When I first saw this recipe I thought that there was no way this pie would turn out of the pie plate with all that sticky caramel on the bottom. But it came out "picture perfect." And ... it's delicious! Here is a photo to prove it.
Glaze and Crust
¼ cup packed brown sugar
1 tablespoon butter, melted
1 tablespoon corn syrup
½ cup pecan halves
1 box (15 oz) Pillsbury® refrigerated pie crusts, softened as directed on box
Filling
2/3 cup granulated sugar
2 tablespoons all-purpose flour
½ teaspoon ground cinnamon
4 cups thinly sliced, peeled apples (4 medium)
Heat oven to 425°F. In 9-inch glass pie plate, mix brown sugar, butter and corn syrup. Spread evenly in bottom of pie plate. Arrange pecans over mixture. Make piecrusts as directed on box for Two-Crust Pie, placing bottom crust over mixture in pan.
In small bowl, mix granulated sugar, flour and cinnamon. Arrange half of apple slices in crust-lined pie plate. Sprinkle with half of sugar mixture. Repeat with remaining apple slices and sugar mixture. Top with second crust; seal edge and flute. Cut slits in several places in top crust.
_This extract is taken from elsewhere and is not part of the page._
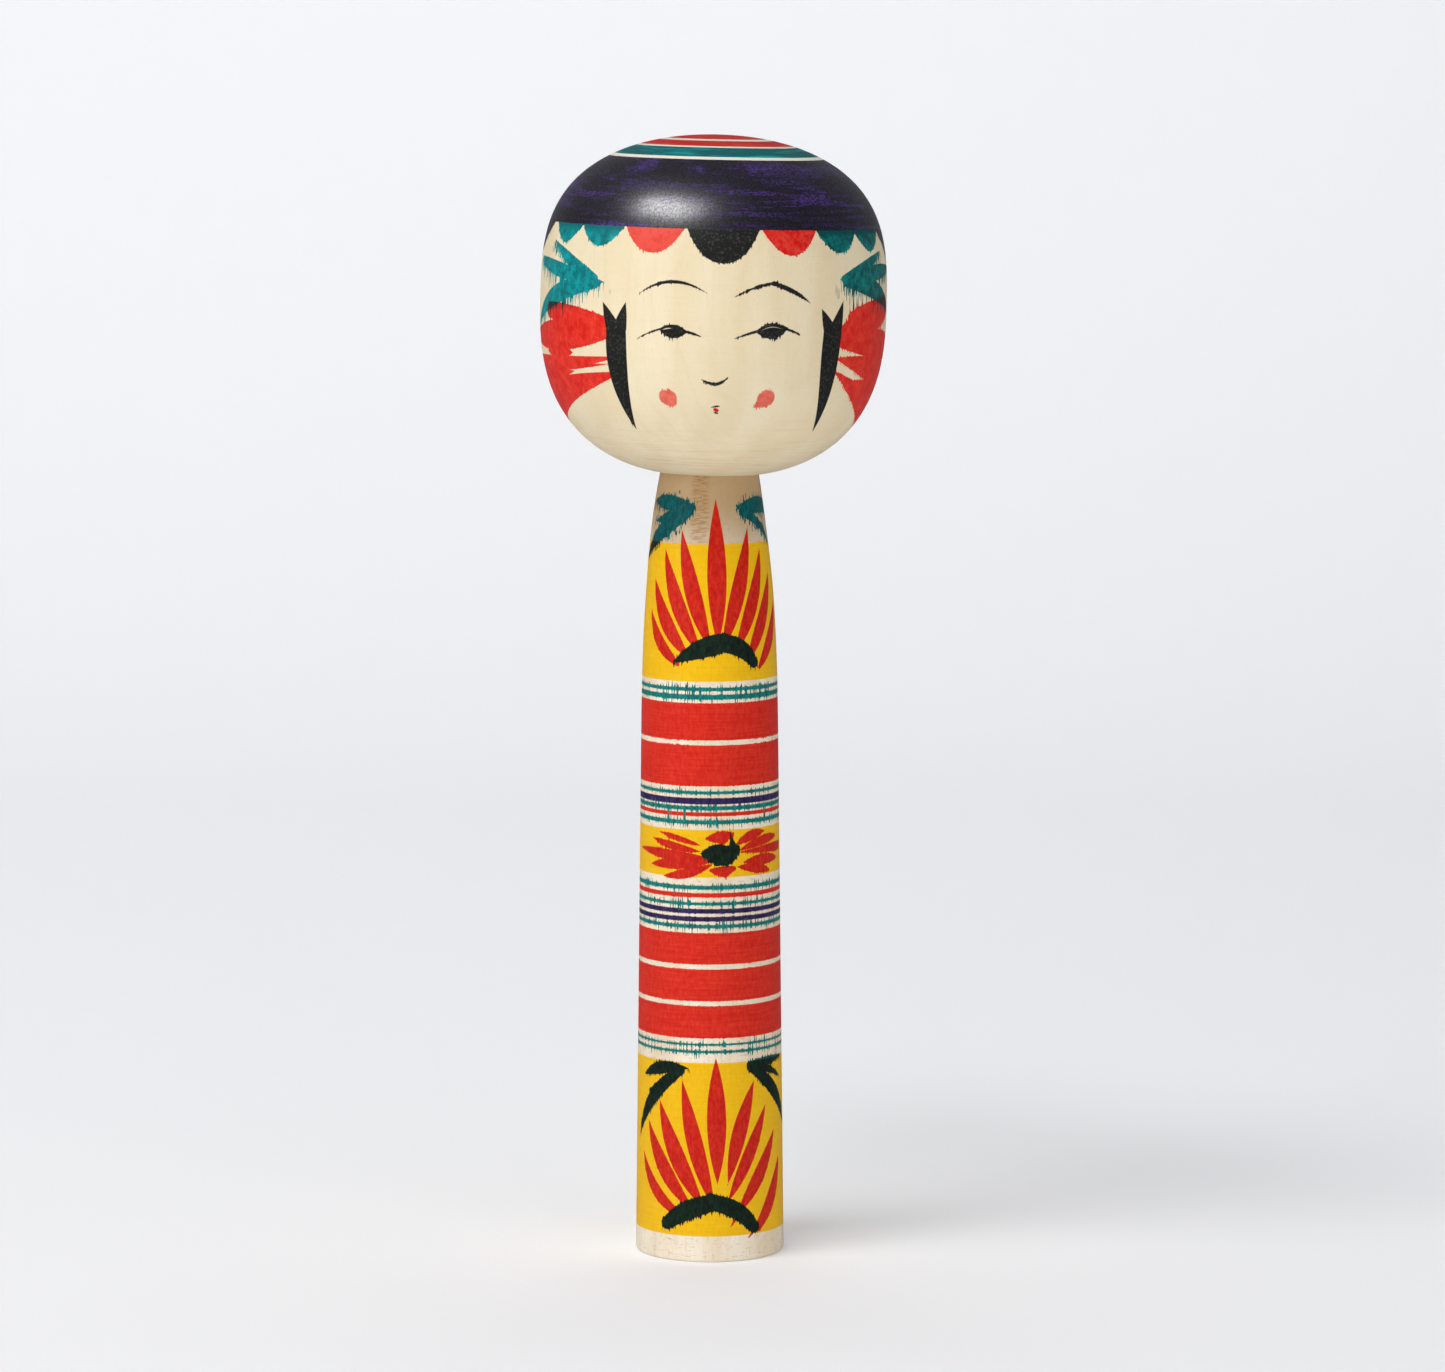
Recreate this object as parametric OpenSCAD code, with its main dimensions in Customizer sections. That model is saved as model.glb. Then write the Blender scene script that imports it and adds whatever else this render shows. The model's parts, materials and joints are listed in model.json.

Place pie on sheet of foil on middle oven rack in oven; bake 8 minutes. Reduce oven temperature to 350°F; bake 35 to 45 minutes longer or until apples are tender and crust is golden brown. Immediately run knife around edge of pie to loosen. Place serving plate upside down over pie; turn serving plate and pie plate over. Remove pie plate. Serve warm or cool with whipped cream.